The Compliance Distinction
Regulatory frameworks increasingly distinguish between pseudonymization (tokenization) and privacy-preserving computation (FHE). Pseudonymization reduces scope by replacing identifiers. But the underlying data still exists and is still processed in cleartext at detokenization time.
A stronger compliance claim is: "The data was processed in encrypted form. We can cryptographically prove it was never decrypted during processing. Here is the attestation." This claim is provable. The tokenization claim ("the data was pseudonymized") is not provable because the data was necessarily de-pseudonymized during computation.
Frequently Asked Questions
Why is tokenization not privacy?
Tokenization replaces values with tokens but requires detokenization for computation, exposing cleartext. Privacy requires data never being exposed. Tokenization protects at rest. It does not protect during computation — which is where breaches occur.
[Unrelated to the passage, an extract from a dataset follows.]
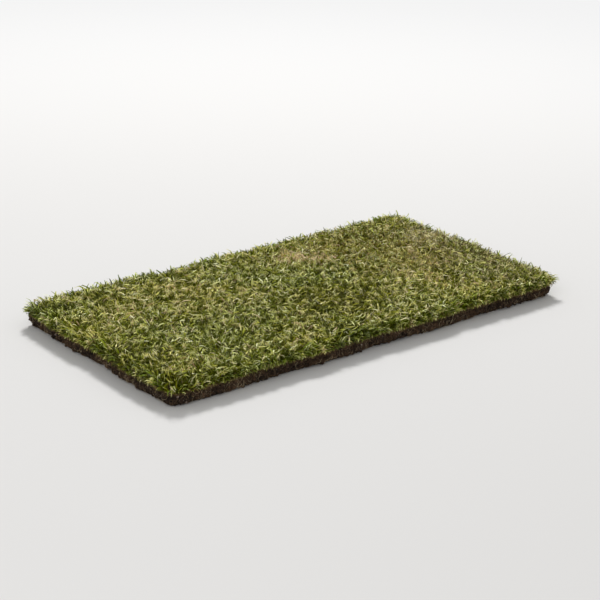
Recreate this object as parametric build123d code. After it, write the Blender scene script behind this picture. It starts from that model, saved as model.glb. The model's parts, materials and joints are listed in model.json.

What does tokenization actually prove?
That a token maps to an original value in a vault. It proves ownership and substitution. It does not prove the original was never accessed, processed in cleartext, or leaked. It does not prove operational integrity or compliance state.
How does FHE differ from tokenization for privacy?
Tokenization requires detokenization (cleartext exposure) for computation. FHE computes directly on encrypted data without decrypting. Data is never in cleartext during processing. FHE provides privacy during computation. Tokenization provides privacy only during storage.
What is the token vault problem?
Every tokenization system has a vault mapping tokens to originals. The vault is a single, concentrated target containing all sensitive data. Compromising it reverses all tokens. Tokenization concentrates risk rather than eliminating it.
How does H33 approach privacy differently?
FHE for computation without decryption. STARK proofs for computation integrity verification. PQ attestation proving data was never exposed during processing. Provable non-exposure, not claimed pseudonymization.